Oscar dla najlepszej aktorki pierwszoplanowej może powędrować do Violi Davis („Ma Rainey: Matka Bluesa”), Andry Day („The United States vs. Billie Holiday”), Vanessy Kirby („Cząstki kobiety”) lub Carey Mulligan („Obiecująca. Młoda. Kobieta”). Statuetka dla najlepszego aktora pierwszoplanowego może przypaść m.in. Chadwickowi Bosemanowi („Ma Rainey: Matka Bluesa”), Rizowi Ahmedowi („Sound of Metal”) lub Stevenowi Yeun („Minari”).

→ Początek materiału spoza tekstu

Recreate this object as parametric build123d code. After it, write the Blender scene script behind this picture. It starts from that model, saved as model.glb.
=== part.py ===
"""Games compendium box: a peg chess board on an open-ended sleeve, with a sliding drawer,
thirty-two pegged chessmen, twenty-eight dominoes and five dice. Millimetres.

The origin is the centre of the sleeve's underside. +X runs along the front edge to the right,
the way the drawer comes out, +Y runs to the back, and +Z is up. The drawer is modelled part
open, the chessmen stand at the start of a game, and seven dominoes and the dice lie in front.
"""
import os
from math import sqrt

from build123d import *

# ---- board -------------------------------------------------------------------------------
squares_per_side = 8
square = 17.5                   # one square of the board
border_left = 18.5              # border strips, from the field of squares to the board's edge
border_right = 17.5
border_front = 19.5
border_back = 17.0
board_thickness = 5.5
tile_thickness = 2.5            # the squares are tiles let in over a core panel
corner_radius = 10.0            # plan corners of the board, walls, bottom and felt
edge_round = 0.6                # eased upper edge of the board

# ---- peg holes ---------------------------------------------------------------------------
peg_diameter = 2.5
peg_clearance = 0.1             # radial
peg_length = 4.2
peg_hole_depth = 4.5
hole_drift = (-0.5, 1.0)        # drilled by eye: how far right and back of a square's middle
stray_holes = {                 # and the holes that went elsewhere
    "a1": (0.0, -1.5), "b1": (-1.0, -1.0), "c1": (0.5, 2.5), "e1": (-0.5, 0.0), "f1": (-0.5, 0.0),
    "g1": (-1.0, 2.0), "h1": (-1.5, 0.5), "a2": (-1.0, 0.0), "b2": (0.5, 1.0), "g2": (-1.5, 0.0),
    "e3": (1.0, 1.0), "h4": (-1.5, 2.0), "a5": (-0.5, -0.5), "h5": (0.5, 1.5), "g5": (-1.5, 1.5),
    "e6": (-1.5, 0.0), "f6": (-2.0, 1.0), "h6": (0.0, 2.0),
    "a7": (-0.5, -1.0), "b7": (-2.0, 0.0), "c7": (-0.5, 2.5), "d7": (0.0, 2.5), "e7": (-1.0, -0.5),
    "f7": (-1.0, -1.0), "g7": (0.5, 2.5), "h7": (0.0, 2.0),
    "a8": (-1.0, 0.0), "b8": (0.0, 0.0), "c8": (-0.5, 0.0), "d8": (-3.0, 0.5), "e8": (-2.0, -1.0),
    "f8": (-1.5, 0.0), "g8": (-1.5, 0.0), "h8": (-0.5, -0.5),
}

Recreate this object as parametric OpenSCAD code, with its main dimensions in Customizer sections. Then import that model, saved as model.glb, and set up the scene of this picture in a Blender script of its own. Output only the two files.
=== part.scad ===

Za role drugoplanowe uhonorowani mogą zostać m.in. Maria Bakalova („Kolejny film o Boracie”), Glenn Close („Elegia dla bidoków”), Yuh-Jung Youn („Minari”), Sacha Baron Cohen („Proces Siódemki z Chicago”), Daniel Kaluuya („Judas and the Black Messiah), Leslie Odom Jr. („Pewnej nocy w Miami…”), Paul Raci („Sound of Metal”) i Lakeith Stanfield („Judas and the Black Messiah”).
W kategorii najlepszy pełnometrażowy film animowany nominacji nie otrzymał „Zabij to i wyjedź z tego miasta” Mariusza Wilczyńskiego, czyli przejmująca opowieść o przemijaniu i rodzinnym mieście twórcy – Łodzi. O statuetkę powalczą natomiast „Co w duszy gra” Pete’a Doctera, „Onward” Dana Scanlona, „Over The Moon” Glena Keane’a, „A Shaun The Sheep Movie: Farmageddon” Richarda Phelana i Willa Bechera, a także „Wolfwalkers” Tomma Moore Rossa Stewarta.
Najlepszym dokumentem może okazać się „Collective” Alexandra Nanau, „Crip Camp” Jamesa Lebrechta i Nicole Newnham, „Agent kret” Maite Alberdi, „My Octopus Teacher” Jamesa Reeda i Pippy Ehrlich oraz „Time” Garrett Bradley. Nagroda za najlepszy krótkometrażowy film dokumentalny może powędrować m.in. do „A Concerto Is a Conversation” Krisa Bowersa i Bena Proudfoota, „Colette” Anthony’ego Giacchino i „Piosenki dla Latashy” Sophii Nahli Allison.
Laureatów Oscarów – najbardziej prestiżowych nagród świata filmowego, przyznawanych przez Amerykańską Akademię Sztuki i Wiedzy Filmowej – poznamy 25 kwietnia.
W tym roku statuetki zostaną wręczone po raz 93.